_Problem details_
Please quote the material exactly, every line of it.
════════════════════
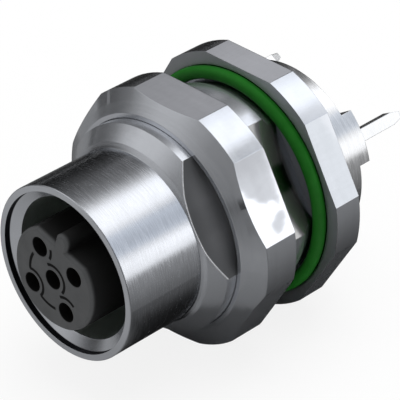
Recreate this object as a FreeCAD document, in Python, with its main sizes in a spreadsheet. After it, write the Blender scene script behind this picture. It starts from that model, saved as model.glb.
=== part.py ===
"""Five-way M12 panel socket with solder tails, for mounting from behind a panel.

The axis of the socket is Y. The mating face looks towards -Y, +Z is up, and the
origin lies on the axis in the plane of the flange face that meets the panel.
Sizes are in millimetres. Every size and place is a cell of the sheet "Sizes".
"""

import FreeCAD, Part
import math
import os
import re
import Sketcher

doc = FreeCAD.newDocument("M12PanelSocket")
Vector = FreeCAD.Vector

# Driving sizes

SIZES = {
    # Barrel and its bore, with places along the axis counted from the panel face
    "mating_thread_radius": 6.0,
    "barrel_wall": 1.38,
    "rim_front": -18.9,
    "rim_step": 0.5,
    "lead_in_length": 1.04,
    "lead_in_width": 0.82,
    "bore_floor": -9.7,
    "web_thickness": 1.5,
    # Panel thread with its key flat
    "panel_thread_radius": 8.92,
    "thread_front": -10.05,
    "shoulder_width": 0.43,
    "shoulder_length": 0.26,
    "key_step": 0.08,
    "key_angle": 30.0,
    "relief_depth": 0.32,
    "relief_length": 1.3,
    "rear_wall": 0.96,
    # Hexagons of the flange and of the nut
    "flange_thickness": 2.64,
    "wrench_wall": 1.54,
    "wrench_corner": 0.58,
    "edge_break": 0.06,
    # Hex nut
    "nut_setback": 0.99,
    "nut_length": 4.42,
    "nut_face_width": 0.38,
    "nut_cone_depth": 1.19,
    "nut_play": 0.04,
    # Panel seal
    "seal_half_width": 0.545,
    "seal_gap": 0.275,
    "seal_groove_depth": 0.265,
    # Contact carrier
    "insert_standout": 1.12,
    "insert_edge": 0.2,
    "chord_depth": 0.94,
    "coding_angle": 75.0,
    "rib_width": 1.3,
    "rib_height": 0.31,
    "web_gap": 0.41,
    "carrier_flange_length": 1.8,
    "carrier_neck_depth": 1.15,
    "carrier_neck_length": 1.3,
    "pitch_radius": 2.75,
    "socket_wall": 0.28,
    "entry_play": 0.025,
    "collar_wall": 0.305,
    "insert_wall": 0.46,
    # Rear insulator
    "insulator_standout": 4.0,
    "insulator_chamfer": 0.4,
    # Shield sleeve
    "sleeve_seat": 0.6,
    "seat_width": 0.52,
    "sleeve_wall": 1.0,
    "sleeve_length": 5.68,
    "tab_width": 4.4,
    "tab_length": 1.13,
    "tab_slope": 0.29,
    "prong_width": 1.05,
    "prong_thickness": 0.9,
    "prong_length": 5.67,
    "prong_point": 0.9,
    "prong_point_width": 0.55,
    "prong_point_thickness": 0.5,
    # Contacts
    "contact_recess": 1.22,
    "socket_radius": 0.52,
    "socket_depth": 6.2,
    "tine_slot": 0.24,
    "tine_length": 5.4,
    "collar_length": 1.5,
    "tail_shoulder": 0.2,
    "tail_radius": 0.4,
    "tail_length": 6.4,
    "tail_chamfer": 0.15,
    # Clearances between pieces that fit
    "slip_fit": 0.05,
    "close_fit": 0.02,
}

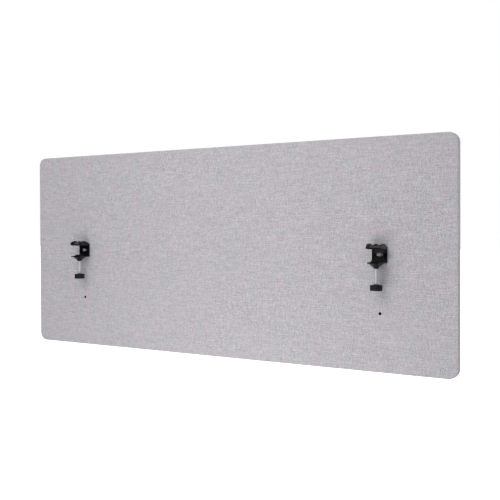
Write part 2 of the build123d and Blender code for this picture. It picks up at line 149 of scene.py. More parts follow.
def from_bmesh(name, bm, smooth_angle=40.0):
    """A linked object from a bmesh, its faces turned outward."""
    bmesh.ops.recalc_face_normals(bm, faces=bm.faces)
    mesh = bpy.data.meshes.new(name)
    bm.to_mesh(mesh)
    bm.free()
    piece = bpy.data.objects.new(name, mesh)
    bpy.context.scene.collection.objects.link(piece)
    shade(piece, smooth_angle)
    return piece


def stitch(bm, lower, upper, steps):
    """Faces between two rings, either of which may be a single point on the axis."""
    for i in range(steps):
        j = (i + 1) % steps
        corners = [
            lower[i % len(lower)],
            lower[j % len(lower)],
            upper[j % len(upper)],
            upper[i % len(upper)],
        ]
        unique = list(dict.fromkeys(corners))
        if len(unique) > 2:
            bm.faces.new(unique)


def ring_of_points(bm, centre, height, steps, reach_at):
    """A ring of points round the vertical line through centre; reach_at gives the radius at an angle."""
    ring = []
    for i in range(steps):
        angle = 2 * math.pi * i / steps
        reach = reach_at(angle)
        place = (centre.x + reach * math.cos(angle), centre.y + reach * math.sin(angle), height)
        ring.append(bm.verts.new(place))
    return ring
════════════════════
_Answer to this problem_
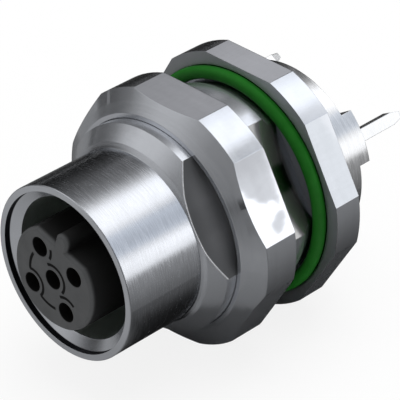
Recreate this object as a FreeCAD document, in Python, with its main sizes in a spreadsheet. After it, write the Blender scene script behind this picture. It starts from that model, saved as model.glb.
=== part.py ===
"""Five-way M12 panel socket with solder tails, for mounting from behind a panel.

The axis of the socket is Y. The mating face looks towards -Y, +Z is up, and the
origin lies on the axis in the plane of the flange face that meets the panel.
Sizes are in millimetres. Every size and place is a cell of the sheet "Sizes".
"""

import FreeCAD, Part
import math
import os
import re
import Sketcher

doc = FreeCAD.newDocument("M12PanelSocket")
Vector = FreeCAD.Vector

# Driving sizes

SIZES = {
    # Barrel and its bore, with places along the axis counted from the panel face
    "mating_thread_radius": 6.0,
    "barrel_wall": 1.38,
    "rim_front": -18.9,
    "rim_step": 0.5,
    "lead_in_length": 1.04,
    "lead_in_width": 0.82,
    "bore_floor": -9.7,
    "web_thickness": 1.5,
    # Panel thread with its key flat
    "panel_thread_radius": 8.92,
    "thread_front": -10.05,
    "shoulder_width": 0.43,
    "shoulder_length": 0.26,
    "key_step": 0.08,
    "key_angle": 30.0,
    "relief_depth": 0.32,
    "relief_length": 1.3,
    "rear_wall": 0.96,
    # Hexagons of the flange and of the nut
    "flange_thickness": 2.64,
    "wrench_wall": 1.54,
    "wrench_corner": 0.58,
    "edge_break": 0.06,
    # Hex nut
    "nut_setback": 0.99,
    "nut_length": 4.42,
    "nut_face_width": 0.38,
    "nut_cone_depth": 1.19,
    "nut_play": 0.04,
    # Panel seal
    "seal_half_width": 0.545,
    "seal_gap": 0.275,
    "seal_groove_depth": 0.265,
    # Contact carrier
    "insert_standout": 1.12,
    "insert_edge": 0.2,
    "chord_depth": 0.94,
    "coding_angle": 75.0,
    "rib_width": 1.3,
    "rib_height": 0.31,
    "web_gap": 0.41,
    "carrier_flange_length": 1.8,
    "carrier_neck_depth": 1.15,
    "carrier_neck_length": 1.3,
    "pitch_radius": 2.75,
    "socket_wall": 0.28,
    "entry_play": 0.025,
    "collar_wall": 0.305,
    "insert_wall": 0.46,
    # Rear insulator
    "insulator_standout": 4.0,
    "insulator_chamfer": 0.4,
    # Shield sleeve
    "sleeve_seat": 0.6,
    "seat_width": 0.52,
    "sleeve_wall": 1.0,
    "sleeve_length": 5.68,
    "tab_width": 4.4,
    "tab_length": 1.13,
    "tab_slope": 0.29,
    "prong_width": 1.05,
    "prong_thickness": 0.9,
    "prong_length": 5.67,
    "prong_point": 0.9,
    "prong_point_width": 0.55,
    "prong_point_thickness": 0.5,
    # Contacts
    "contact_recess": 1.22,
    "socket_radius": 0.52,
    "socket_depth": 6.2,
    "tine_slot": 0.24,
    "tine_length": 5.4,
    "collar_length": 1.5,
    "tail_shoulder": 0.2,
    "tail_radius": 0.4,
    "tail_length": 6.4,
    "tail_chamfer": 0.15,
    # Clearances between pieces that fit
    "slip_fit": 0.05,
    "close_fit": 0.02,
}

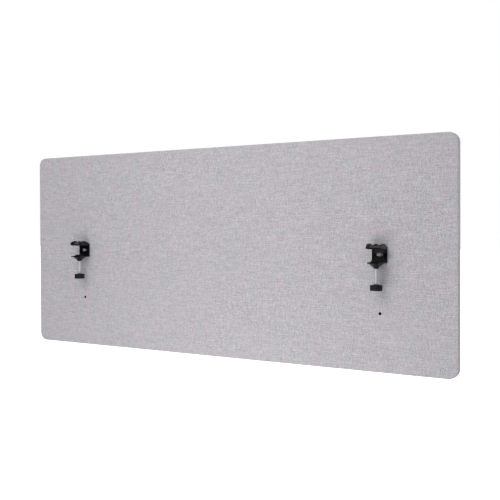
Write part 2 of the build123d and Blender code for this picture. It picks up at line 149 of scene.py. More parts follow.
def from_bmesh(name, bm, smooth_angle=40.0):
    """A linked object from a bmesh, its faces turned outward."""
    bmesh.ops.recalc_face_normals(bm, faces=bm.faces)
    mesh = bpy.data.meshes.new(name)
    bm.to_mesh(mesh)
    bm.free()
    piece = bpy.data.objects.new(name, mesh)
    bpy.context.scene.collection.objects.link(piece)
    shade(piece, smooth_angle)
    return piece


def stitch(bm, lower, upper, steps):
    """Faces between two rings, either of which may be a single point on the axis."""
    for i in range(steps):
        j = (i + 1) % steps
        corners = [
            lower[i % len(lower)],
            lower[j % len(lower)],
            upper[j % len(upper)],
            upper[i % len(upper)],
        ]
        unique = list(dict.fromkeys(corners))
        if len(unique) > 2:
            bm.faces.new(unique)


def ring_of_points(bm, centre, height, steps, reach_at):
    """A ring of points round the vertical line through centre; reach_at gives the radius at an angle."""
    ring = []
    for i in range(steps):
        angle = 2 * math.pi * i / steps
        reach = reach_at(angle)
        place = (centre.x + reach * math.cos(angle), centre.y + reach * math.sin(angle), height)
        ring.append(bm.verts.new(place))
    return ring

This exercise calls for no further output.